Emotional intelligence

Intelligence is deemed to be a very important for many different reasons, it should make life easier and goals more achievable. Intelligence is regarded as a valuable trait to have. However, the way we define intelligence is often very one-dimensional and simplified. Especially in Western schools, STEM subjects (math, natural sciences, engineering) are seen as a measure of intellectual capacity. Other subjects such as arts or history are considered to be too subjective and sometimes even easy. But at least, today, these topics are now part of many schools’ curricula. There is another important measure of intelligence that is often overlooked, emotional intelligence. While proficient numerical reasoning and spatial aptitude can help you get high grades in STEM-related subjects, it is not the sole predictor of success in later life. Many other factors play a huge role in your capacity to achieve much sought after ambitions, one of those being emotional intelligence.

Is emotional intelligence a real thing?
The first question that arises with this (new) form of intelligence is legitimate and scientifically backed. To study whether emotional intelligence can be regarded as a separate intelligence in itself, researchers looked at a questionnaire that supposedly measures this trait. This questionnaire is called the Multifactor Emotional Intelligence Scale (MEIS). Skills that fall under this trait are reflectively regulating emotions, understanding emotions, assimilation emotion in thought and perceiving and expressing emotions. In order to measure such skills, participants were asked to, for instance, judge pictures of people expressing emotions. So participants had to correctly indicate the emotion being portrayed by the faces. Other tasks included correctly describing emotions or indicating what to do in several social situations. After a statistical analysis, the researchers found that the questionnaire worked well.¹

 

Example question

 

But what exactly is emotional intelligence? And is it linked to other behaviors or traits?
According to Howard Gardner, who is known for developing theories on multiple intelligences:

“Basically, your EQ is the level of your ability to understand other people, what motivates them and how to work cooperatively with them”.

The ’emotional version’ of the IQ, the EQ, encompasses self-awareness, self-regulation, motivation, empathy, and social skills.² A research team created a new questionnaire to measure this type of intelligence. This questionnaire contained 33 statements on which respondents had to disagree or agree. Examples of statements: I arrange events others enjoy, other people find it easy to confide in me, I have control over my emotions. But what is really interesting is that they linked the scores on this questionnaire to other behaviors or life events.

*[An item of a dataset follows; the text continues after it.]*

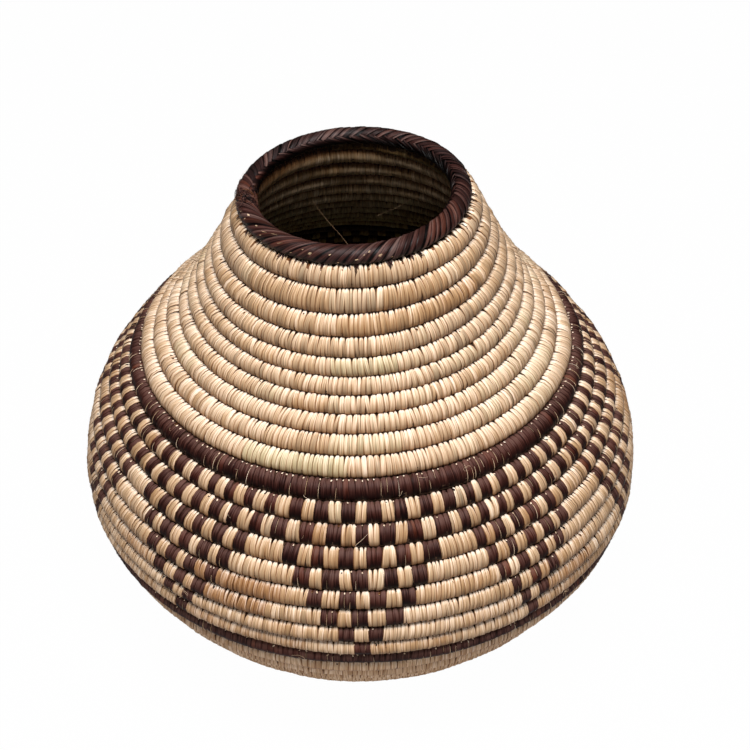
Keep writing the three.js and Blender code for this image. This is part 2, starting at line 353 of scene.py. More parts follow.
def marksOn(strips, rng):
    top = strips["round"] >= wall["upperBand"]
    edge = strips["round"] - strips["width"] / 2 / roundLength(strips["round"])
    tips, slivers = kinds = marked["tips"], marked["slivers"]
    masks = [rng.random(len(top)) < np.where(top, *kind["share"][::-1]) for kind in kinds]
    parts = []
    for kind, chosen in zip(kinds, masks):
        count = int(chosen.sum())
        if not count:
            continue
        start = rng.uniform(*tips["start"], count) if kind is tips else rng.choice(slivers["start"], count)
        parts.append(coilMarks({
            "round": edge[chosen],
            "from": start,
            "to": np.maximum(start - rng.uniform(*kind["length"], count), marked["lowest"]),
            "width": rng.uniform(*kind["width"], count),
            "slant": rng.normal(0, marked["slant"], count),
            "lift": kind["lift"] + rng.uniform(0, 0.1, count),
            "hue": rng.uniform(*kind["hue"], count),
            "tone": rng.uniform(*kind["tone"], count) - marked["dimmer"] * ~top[chosen],
        }))
    return parts


# the bundle inside the wrapping, seen only between the strips, where its dark colour is painted shade
bundle = {
    "corners": 12,
    "steps": 72,
    "size": 0.95,
    "below": 1.1,  # it reaches into the groove under it and closes it
}


def tubeFaces(count, corners, joined=False):  # quads between rows of corners, the ends closed or joined
    a = np.arange(count if joined else count - 1)[:, None] * corners
    b = (a + corners) % (count * corners)
    c = np.arange(corners)[None, :]
    d = (c + 1) % corners
    sides = np.stack([a + c, a + d, b + d, b + c], -1).ravel()
    if joined:
        return sides, np.full(len(sides) // 4, 4)
    first, last = np.arange(corners)[::-1], (count - 1) * corners + np.arange(corners)
    return np.concatenate([sides, first, last]), np.array([4] * (len(sides) // 4) + [corners] * 2)


def bundleOf(start, end):
    rounds = np.linspace(start, end, bundle["steps"] + 1)[:, None]
    turns = np.linspace(0, 2 * math.pi, bundle["corners"], endpoint=False)[None]
    across, up, _, _ = coilSection(turns)
    up = up * np.where(up < 0, bundle["below"], bundle["size"])
    points = onCoil(rounds, wrap["halfThickness"] * bundle["size"] * across, up)
    return meshPart(points, tubeFaces(len(rounds), bundle["corners"]), 0, 0, slot=1)


# materials

def linear(red, green, blue):  # a colour as seen to a colour as Blender mixes it
    return tuple(((c / 255 + 0.055) / 1.055) ** 2.4 for c in (red, green, blue)) + (1.0,)


def newMaterial(name):
    material = bpy.data.materials.new(name)
    material.use_nodes = True
    return material, material.node_tree


def feed(tree, node, inputs):  # each input gets a value, or the socket that drives it
    for key, value in inputs.items():
        if isinstance(value, bpy.types.NodeSocket):
            tree.links.new(value, node.inputs[key])
        else:
            node.inputs[key].default_value = value
    return node


def addNode(tree, kind, output, inputs, **settings):  # gives the socket named as output
    node = tree.nodes.new("ShaderNode" + kind)
    for key, value in settings.items():
        setattr(node, key, value)
    return feed(tree, node, inputs).outputs[output]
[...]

Their study showed that their measure of EQ predicted first-year college grades. That females score higher on emotional intelligence and that it is unrelated to cognitive intelligence. It is also linked to openness to experience, one of the traits of the Big Five personality test.³

Self-report: a cautionary tail
However, I would like to note that there might be an issue of self-report measures. Any other type of questionnaire that contains items about the self will have the same possible problem. In order to correctly respond to the statements, people need to be able to self-reflect. The question is whether every participant has adequate self-knowledge. For instance, the statement ‘other people find it easy to confide in me’ can be difficult to answer. People often try to maintain positive self-perception and respond negatively to such a statement might go against that. Social desirability plays a role in filling in questionnaires, even thoug people are anonymous, they still might not want to fill out socially unacceptable ideas.

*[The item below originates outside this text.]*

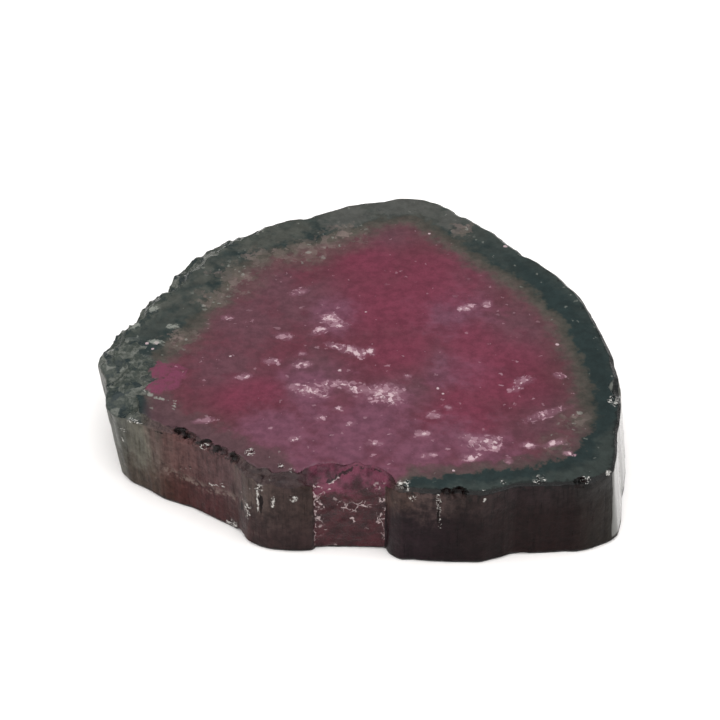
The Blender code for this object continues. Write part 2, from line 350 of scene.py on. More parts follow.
# The rim: how unevenly it is worn, the insets between which its slope turns from worn to broken, and the
# bulge of the left lobe, which lies in front of this y.
RIM_WEAR_CELL = (0.45, 0.45, 0.45)
RIM_WEAR = 0.3
RIM_WEAR_SEED = 5
WIDE_INSET = (0.3, 0.6)
LOBE_BULGE = 0.1
LOBE_FRONT_Y = -10.5

# Edges above this angle are shaded sharp.
SHARP_ANGLE = np.radians(32)
# The materials, in their order on the mesh.
SAWN, SKIN, BREAK = range(3)

# The rough corner at the left end of the upper face: its middle and radii in plan, the noises that fray its
# edge, by cell, amount and seed, where it fades, how far it is sunk, and its share of the breaks' relief. The
# upper face is broken too where a chip has taken it below its plane, between these depths.
CORNER_MIDDLE = (-13.4, -4.3)
CORNER_RADII = (2.3, 3.2)
CORNER_FRAY = [((0.9, 0.9, 0.9), 0.35, 31), ((0.3, 0.3, 0.3), 0.2, 32)]
CORNER_FADE = (1.0, 0.85)
CORNER_DROP = 0.06
CORNER_SHARE = 0.5
CHIP_DEPTHS = (0.01, 0.03)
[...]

1. Mayer, J. D., Caruso, D. R., & Salovey, P. (1999). Emotional intelligence meets traditional standards for an intelligence. Intelligence, 27(4), 267-298.
2. Akers, M. D., & Porter, G. L. (2003). Your EQ skills: Got what it takes?. Journal of Accountancy, 195(3), 65.
3. Schutte, N. S., Malouff, J. M., Hall, L. E., Haggerty, D. J., Cooper, J. T., Golden, C. J., & Dornheim, L. (1998). Development and validation of a measure of emotional intelligence. Personality and individual differences, 25(2), 167-177.